§ INPUT DATA:
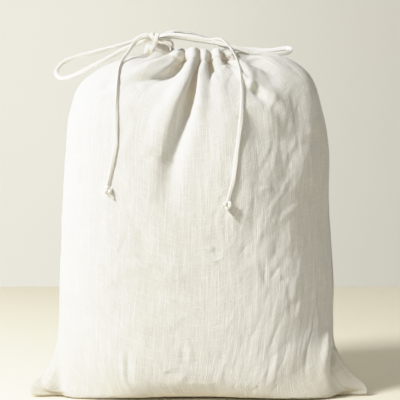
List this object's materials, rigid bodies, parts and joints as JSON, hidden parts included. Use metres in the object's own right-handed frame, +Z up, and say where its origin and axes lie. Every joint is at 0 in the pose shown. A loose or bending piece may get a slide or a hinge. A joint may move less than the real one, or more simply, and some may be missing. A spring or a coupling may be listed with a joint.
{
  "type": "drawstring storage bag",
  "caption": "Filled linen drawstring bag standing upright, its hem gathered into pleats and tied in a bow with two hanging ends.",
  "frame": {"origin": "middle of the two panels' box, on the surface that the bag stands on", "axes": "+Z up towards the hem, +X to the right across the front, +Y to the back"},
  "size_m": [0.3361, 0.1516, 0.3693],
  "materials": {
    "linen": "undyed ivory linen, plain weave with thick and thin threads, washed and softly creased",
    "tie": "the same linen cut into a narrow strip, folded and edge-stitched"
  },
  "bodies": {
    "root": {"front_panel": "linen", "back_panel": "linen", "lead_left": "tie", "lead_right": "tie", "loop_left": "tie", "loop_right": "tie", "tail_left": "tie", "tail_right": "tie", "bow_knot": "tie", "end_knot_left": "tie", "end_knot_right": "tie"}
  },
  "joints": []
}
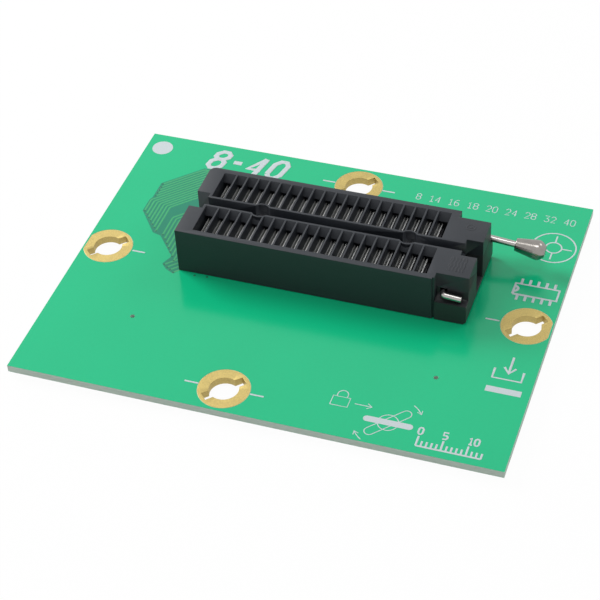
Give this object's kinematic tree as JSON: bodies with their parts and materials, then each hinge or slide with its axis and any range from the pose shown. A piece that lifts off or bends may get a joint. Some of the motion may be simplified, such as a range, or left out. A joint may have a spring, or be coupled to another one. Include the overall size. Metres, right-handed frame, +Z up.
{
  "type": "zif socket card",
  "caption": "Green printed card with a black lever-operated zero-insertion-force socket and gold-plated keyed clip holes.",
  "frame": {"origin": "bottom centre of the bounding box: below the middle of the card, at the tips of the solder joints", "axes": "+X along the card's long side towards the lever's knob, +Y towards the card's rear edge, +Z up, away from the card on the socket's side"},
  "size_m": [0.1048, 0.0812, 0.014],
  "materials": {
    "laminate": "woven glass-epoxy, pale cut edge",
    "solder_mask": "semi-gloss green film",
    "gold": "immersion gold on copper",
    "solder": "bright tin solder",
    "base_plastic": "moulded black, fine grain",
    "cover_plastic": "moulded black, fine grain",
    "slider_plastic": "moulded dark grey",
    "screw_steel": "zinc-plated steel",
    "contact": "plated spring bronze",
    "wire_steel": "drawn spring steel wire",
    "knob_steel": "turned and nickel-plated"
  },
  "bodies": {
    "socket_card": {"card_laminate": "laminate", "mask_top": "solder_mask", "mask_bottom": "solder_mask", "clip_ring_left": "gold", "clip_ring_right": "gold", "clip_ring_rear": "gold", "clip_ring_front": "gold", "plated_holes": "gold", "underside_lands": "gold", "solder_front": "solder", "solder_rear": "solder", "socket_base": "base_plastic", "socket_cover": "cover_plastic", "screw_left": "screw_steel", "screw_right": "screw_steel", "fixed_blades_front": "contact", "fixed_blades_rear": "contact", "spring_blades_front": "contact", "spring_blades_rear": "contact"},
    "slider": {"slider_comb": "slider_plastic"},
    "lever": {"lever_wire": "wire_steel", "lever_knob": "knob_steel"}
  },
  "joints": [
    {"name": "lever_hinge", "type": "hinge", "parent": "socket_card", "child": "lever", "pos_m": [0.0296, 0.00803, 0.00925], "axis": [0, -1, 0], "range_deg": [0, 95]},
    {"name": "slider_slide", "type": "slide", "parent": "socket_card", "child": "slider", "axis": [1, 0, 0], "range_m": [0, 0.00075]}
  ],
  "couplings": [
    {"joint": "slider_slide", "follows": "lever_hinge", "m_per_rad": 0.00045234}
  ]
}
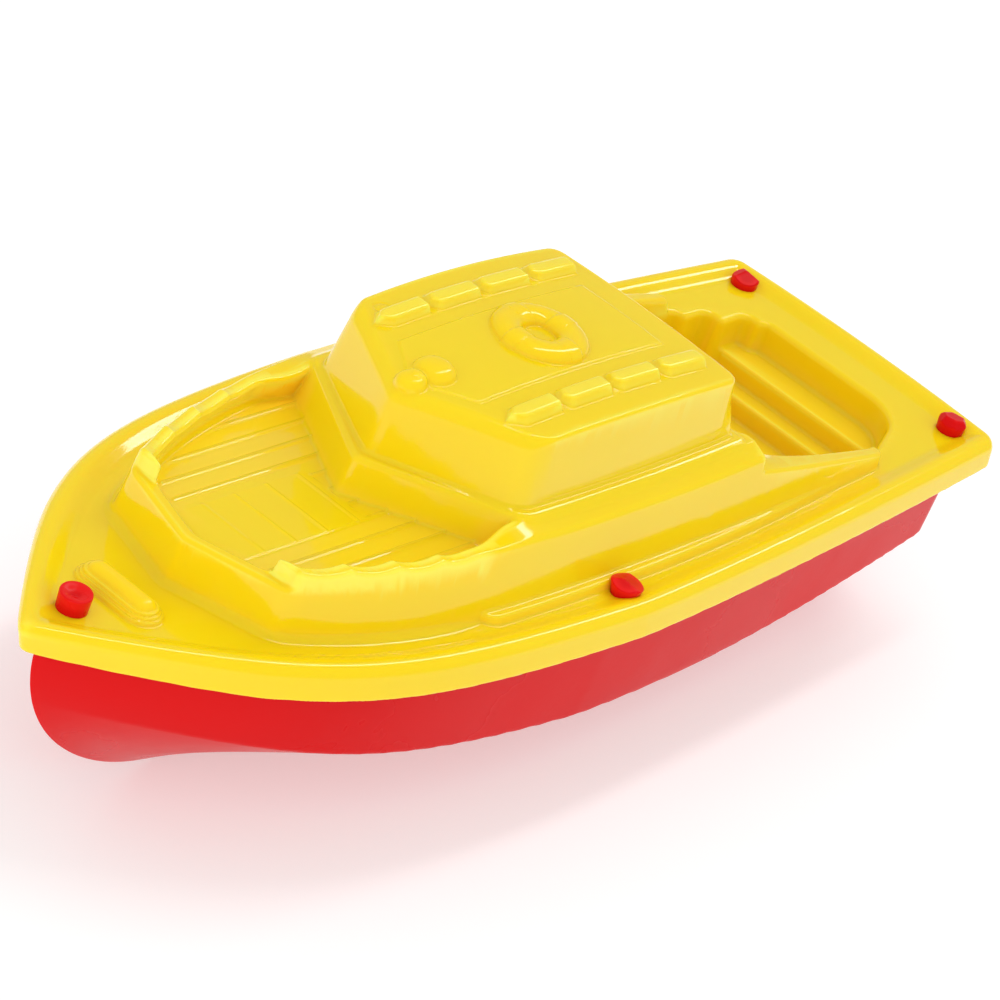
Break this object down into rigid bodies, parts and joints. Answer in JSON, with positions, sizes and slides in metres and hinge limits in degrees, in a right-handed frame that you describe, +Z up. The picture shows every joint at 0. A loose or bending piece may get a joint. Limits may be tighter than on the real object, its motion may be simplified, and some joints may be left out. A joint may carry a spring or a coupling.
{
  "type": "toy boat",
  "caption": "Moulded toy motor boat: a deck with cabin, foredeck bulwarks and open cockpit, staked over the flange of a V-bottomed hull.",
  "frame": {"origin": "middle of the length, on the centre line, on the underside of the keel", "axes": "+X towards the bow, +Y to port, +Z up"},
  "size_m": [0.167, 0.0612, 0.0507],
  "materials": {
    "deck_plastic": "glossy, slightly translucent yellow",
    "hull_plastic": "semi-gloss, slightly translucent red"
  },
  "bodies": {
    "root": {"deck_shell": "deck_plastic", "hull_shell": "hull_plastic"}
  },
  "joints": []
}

==

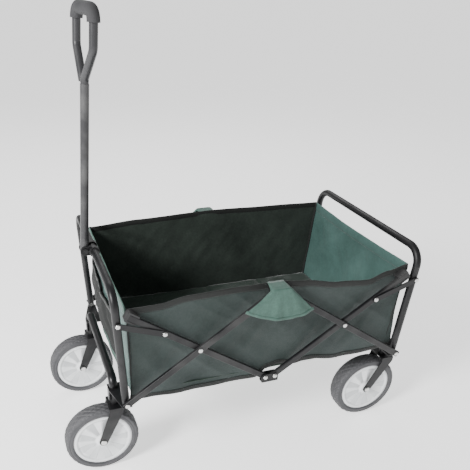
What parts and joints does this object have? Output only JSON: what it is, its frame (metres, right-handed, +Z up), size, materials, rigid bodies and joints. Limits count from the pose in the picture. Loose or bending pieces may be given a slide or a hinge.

§ TASK STATEMENT:
Select all lines in the listing above where the word "axis" appears, and show them.

§ TASK OUTPUT:
Give this object's kinematic tree as JSON: bodies with their parts and materials, then each hinge or slide with its axis and any range from the pose shown. A piece that lifts off or bends may get a joint. Some of the motion may be simplified, such as a range, or left out. A joint may have a spring, or be coupled to another one. Include the overall size. Metres, right-handed frame, +Z up.
    {"name": "lever_hinge", "type": "hinge", "parent": "socket_card", "child": "lever", "pos_m": [0.0296, 0.00803, 0.00925], "axis": [0, -1, 0], "range_deg": [0, 95]},
    {"name": "slider_slide", "type": "slide", "parent": "socket_card", "child": "slider", "axis": [1, 0, 0], "range_m": [0, 0.00075]}